The beginning of 2023 saw reduced macroeconomic uncertainties related to inflationary and economic developments; however, due to disruptions in certain international financial institutions, the level of systemic stress remained elevated. Main risks to the stability of the financial system stem from the relatively weak economic outlook and increased inflation, tightened financing conditions and the potential spillover of developments in global financial markets. Apart from temporary volatility, stress episodes in the banking systems of USA and Switzerland did not have a long-lasting unfavourable effect on European banking and financial markets owing to the low level of direct exposures, differences in business models and more stringent regulatory environment for European banks.
Croatia introduced the euro at the beginning of the year, thus almost completely eliminating currency risk as one of the main systemic risks. The adjustment of monetary policy instruments significantly increased banking system liquidity. This delayed the transmission of European Central Bank monetary policy tightening to interest rates in Croatia, with the transmission being faster and more pronounced in corporate loans and deposits than in the household sector. The environment characterised by higher interest rates has a favourable impact on the banks, increasing interest margins and profit, while an increase in credit risk caused by the growing debt repayment burden in loans with variable interest rates and pricier new borrowing may be expected with a certain delay. Negative effects of the rise in interest rates on the valuation of financial instruments reduced the capital of credit institutions to a relatively small extent. Liquidity and the capitalisation of the system remained high with solid profitability outlook. Cyclical systemic risks continued to grow driven by a strong growth in lending and acceleration of real estate price growth in late 2022. However, in the last quarter of 2022, activity in the residential real estate market contracted strongly, and the number of transactions fell, which could be the first sign of a reversal in the financial cycle, warranting continuous monitoring of future developments.

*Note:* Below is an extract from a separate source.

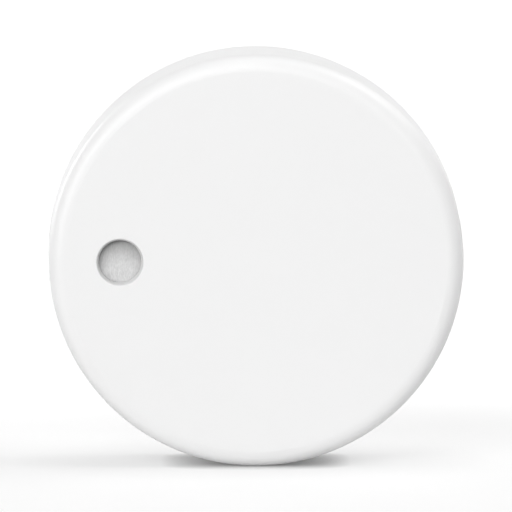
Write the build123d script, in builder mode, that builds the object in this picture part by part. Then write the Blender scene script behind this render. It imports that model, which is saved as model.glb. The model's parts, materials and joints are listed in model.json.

Despite the slight decline from the end of 2022, at the end of March, systemic risks in the financial services sector remained elevated. Developments in the domestic and foreign financial markets remain the main source of risk threatening the profitability of the financial services sector through increased market and interest rate risk. Growing investor expectations regarding the end of the monetary tightening cycle and the reduced risk premium for equity investments were the main drivers of the recovery in market sentiment. Valuation recovered in the domestic equity market as well, with CROBEX having grown by 12.7% in the first four months of 2023. Pension fund sector yields also recovered in 2023, with growth seen in the MIREX indices of all three categories of mandatory pension funds in the first four months of 2023.